_What to do_. Restrict the output to the lines below starting at the one that contains "const wall = -SHEET - FIT;" and ending at the one that contains "low, high = Vector((1e9,)", and restate them word for word, both ends included.

_Stored data_.

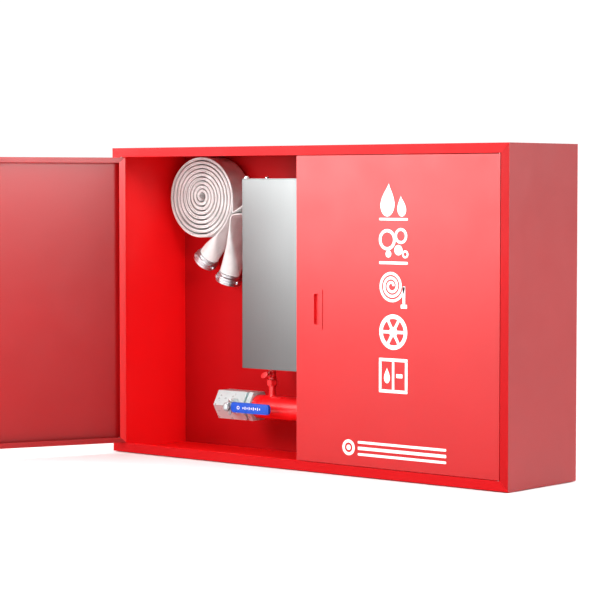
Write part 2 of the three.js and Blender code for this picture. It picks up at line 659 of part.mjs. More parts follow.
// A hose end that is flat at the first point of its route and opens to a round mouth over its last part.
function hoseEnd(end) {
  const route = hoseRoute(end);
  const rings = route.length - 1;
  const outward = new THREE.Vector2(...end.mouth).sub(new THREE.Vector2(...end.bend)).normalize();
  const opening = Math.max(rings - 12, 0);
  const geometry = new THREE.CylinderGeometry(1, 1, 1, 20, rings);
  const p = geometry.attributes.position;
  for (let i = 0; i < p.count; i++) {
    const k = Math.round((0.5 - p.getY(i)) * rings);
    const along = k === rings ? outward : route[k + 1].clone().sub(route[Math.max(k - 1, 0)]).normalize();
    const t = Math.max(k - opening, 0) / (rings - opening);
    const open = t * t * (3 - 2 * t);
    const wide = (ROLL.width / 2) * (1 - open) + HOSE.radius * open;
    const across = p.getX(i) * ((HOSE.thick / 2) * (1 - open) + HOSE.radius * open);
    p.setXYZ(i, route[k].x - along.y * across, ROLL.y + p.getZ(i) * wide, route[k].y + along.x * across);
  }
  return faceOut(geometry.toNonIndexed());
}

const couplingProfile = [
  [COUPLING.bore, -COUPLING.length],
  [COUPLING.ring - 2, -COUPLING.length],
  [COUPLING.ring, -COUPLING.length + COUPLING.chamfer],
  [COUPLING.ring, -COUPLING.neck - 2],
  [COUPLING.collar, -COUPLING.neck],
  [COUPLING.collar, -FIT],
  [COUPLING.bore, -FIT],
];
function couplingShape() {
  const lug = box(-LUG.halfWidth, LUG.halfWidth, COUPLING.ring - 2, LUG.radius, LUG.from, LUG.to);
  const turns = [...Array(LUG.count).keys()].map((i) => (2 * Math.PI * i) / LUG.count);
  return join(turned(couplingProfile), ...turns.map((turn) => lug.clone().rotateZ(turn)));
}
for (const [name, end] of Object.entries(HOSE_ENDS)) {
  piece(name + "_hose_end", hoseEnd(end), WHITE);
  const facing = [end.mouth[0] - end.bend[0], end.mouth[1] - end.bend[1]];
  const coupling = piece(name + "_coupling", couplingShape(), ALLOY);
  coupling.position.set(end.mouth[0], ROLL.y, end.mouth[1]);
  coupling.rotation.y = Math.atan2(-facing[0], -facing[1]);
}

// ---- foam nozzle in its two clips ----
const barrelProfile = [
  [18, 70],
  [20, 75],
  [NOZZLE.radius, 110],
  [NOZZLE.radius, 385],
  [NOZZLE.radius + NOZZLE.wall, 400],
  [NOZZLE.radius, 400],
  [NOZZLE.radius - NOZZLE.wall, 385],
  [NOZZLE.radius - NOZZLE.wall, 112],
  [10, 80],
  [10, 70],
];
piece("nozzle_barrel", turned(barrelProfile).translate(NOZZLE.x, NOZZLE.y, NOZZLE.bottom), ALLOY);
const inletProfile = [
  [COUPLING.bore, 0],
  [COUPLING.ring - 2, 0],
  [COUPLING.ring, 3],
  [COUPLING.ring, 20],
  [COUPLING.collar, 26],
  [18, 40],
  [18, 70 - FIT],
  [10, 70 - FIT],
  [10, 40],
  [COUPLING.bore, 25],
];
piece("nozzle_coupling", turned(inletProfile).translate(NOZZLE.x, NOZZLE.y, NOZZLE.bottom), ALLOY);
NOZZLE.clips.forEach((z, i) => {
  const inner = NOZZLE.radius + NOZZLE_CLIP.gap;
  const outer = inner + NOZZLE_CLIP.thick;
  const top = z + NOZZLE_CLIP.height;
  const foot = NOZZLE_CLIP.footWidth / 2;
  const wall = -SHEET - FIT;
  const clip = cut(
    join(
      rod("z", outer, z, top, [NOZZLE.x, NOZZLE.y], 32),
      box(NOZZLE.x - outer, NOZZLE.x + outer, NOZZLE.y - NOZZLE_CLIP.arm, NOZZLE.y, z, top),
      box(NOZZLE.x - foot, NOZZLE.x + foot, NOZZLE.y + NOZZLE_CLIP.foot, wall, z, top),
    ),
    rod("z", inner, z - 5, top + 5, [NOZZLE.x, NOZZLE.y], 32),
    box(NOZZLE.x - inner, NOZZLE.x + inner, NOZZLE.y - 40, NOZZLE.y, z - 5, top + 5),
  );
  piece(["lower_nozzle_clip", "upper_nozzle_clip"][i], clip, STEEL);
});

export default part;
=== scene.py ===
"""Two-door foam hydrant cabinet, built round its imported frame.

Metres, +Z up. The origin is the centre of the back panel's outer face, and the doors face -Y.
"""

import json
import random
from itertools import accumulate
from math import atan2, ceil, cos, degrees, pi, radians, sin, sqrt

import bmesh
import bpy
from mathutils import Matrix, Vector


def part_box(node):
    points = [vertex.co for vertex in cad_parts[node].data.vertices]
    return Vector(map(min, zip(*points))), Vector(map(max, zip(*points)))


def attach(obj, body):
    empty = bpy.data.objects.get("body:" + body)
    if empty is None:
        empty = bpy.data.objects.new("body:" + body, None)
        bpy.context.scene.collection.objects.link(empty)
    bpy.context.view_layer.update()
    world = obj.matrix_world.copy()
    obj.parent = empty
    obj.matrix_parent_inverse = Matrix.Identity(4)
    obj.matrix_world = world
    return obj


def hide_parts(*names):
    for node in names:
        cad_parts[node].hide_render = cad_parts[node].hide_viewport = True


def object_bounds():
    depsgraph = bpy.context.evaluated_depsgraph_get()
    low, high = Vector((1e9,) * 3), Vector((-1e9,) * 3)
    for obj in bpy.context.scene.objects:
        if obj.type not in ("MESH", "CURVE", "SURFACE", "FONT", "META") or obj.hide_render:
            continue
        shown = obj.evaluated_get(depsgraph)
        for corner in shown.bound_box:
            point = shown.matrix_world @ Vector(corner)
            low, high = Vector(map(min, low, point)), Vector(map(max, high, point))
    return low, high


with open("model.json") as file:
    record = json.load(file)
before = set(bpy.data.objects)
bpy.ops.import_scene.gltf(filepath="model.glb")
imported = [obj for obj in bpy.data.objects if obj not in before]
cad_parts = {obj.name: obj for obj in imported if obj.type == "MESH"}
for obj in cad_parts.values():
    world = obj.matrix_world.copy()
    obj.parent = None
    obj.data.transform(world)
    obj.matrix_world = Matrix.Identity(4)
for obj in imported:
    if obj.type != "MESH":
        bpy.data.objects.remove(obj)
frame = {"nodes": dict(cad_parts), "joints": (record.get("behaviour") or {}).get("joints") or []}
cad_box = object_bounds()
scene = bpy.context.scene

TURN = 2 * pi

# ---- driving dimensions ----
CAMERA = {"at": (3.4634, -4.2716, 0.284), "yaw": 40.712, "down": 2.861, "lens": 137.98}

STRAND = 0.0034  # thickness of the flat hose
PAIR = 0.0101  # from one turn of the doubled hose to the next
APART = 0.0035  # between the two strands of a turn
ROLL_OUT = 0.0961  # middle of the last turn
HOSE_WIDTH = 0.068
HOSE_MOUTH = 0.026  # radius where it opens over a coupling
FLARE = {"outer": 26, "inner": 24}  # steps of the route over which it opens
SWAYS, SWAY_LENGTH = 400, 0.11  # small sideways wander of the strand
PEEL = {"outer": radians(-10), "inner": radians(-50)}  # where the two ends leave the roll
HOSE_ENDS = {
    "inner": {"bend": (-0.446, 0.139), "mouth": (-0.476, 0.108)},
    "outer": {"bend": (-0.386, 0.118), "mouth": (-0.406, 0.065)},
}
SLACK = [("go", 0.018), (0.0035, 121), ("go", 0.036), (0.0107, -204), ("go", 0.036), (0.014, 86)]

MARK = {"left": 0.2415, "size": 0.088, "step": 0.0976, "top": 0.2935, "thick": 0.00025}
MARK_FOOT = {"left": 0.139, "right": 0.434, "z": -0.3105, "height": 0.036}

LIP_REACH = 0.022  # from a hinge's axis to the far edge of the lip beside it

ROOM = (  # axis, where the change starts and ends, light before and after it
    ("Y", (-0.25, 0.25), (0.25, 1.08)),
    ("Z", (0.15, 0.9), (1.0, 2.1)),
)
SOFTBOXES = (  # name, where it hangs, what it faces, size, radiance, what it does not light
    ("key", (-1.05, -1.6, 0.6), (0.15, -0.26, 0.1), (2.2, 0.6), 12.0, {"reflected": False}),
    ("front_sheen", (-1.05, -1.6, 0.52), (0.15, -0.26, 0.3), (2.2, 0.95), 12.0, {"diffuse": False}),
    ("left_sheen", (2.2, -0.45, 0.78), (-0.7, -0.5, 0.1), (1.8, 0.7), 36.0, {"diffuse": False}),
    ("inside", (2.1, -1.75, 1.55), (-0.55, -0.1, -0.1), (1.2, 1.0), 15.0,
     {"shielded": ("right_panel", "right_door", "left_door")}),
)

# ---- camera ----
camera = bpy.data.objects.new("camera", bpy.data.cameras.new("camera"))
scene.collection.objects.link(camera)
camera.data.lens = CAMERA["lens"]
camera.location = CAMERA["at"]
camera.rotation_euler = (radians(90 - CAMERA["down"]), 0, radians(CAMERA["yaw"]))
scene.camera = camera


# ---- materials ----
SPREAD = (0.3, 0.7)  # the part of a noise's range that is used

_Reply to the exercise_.
  const wall = -SHEET - FIT;
  const clip = cut(
    join(
      rod("z", outer, z, top, [NOZZLE.x, NOZZLE.y], 32),
      box(NOZZLE.x - outer, NOZZLE.x + outer, NOZZLE.y - NOZZLE_CLIP.arm, NOZZLE.y, z, top),
      box(NOZZLE.x - foot, NOZZLE.x + foot, NOZZLE.y + NOZZLE_CLIP.foot, wall, z, top),
    ),
    rod("z", inner, z - 5, top + 5, [NOZZLE.x, NOZZLE.y], 32),
    box(NOZZLE.x - inner, NOZZLE.x + inner, NOZZLE.y - 40, NOZZLE.y, z - 5, top + 5),
  );
  piece(["lower_nozzle_clip", "upper_nozzle_clip"][i], clip, STEEL);
});

export default part;
=== scene.py ===
"""Two-door foam hydrant cabinet, built round its imported frame.

Metres, +Z up. The origin is the centre of the back panel's outer face, and the doors face -Y.
"""

import json
import random
from itertools import accumulate
from math import atan2, ceil, cos, degrees, pi, radians, sin, sqrt

import bmesh
import bpy
from mathutils import Matrix, Vector


def part_box(node):
    points = [vertex.co for vertex in cad_parts[node].data.vertices]
    return Vector(map(min, zip(*points))), Vector(map(max, zip(*points)))


def attach(obj, body):
    empty = bpy.data.objects.get("body:" + body)
    if empty is None:
        empty = bpy.data.objects.new("body:" + body, None)
        bpy.context.scene.collection.objects.link(empty)
    bpy.context.view_layer.update()
    world = obj.matrix_world.copy()
    obj.parent = empty
    obj.matrix_parent_inverse = Matrix.Identity(4)
    obj.matrix_world = world
    return obj


def hide_parts(*names):
    for node in names:
        cad_parts[node].hide_render = cad_parts[node].hide_viewport = True


def object_bounds():
    depsgraph = bpy.context.evaluated_depsgraph_get()
    low, high = Vector((1e9,) * 3), Vector((-1e9,) * 3)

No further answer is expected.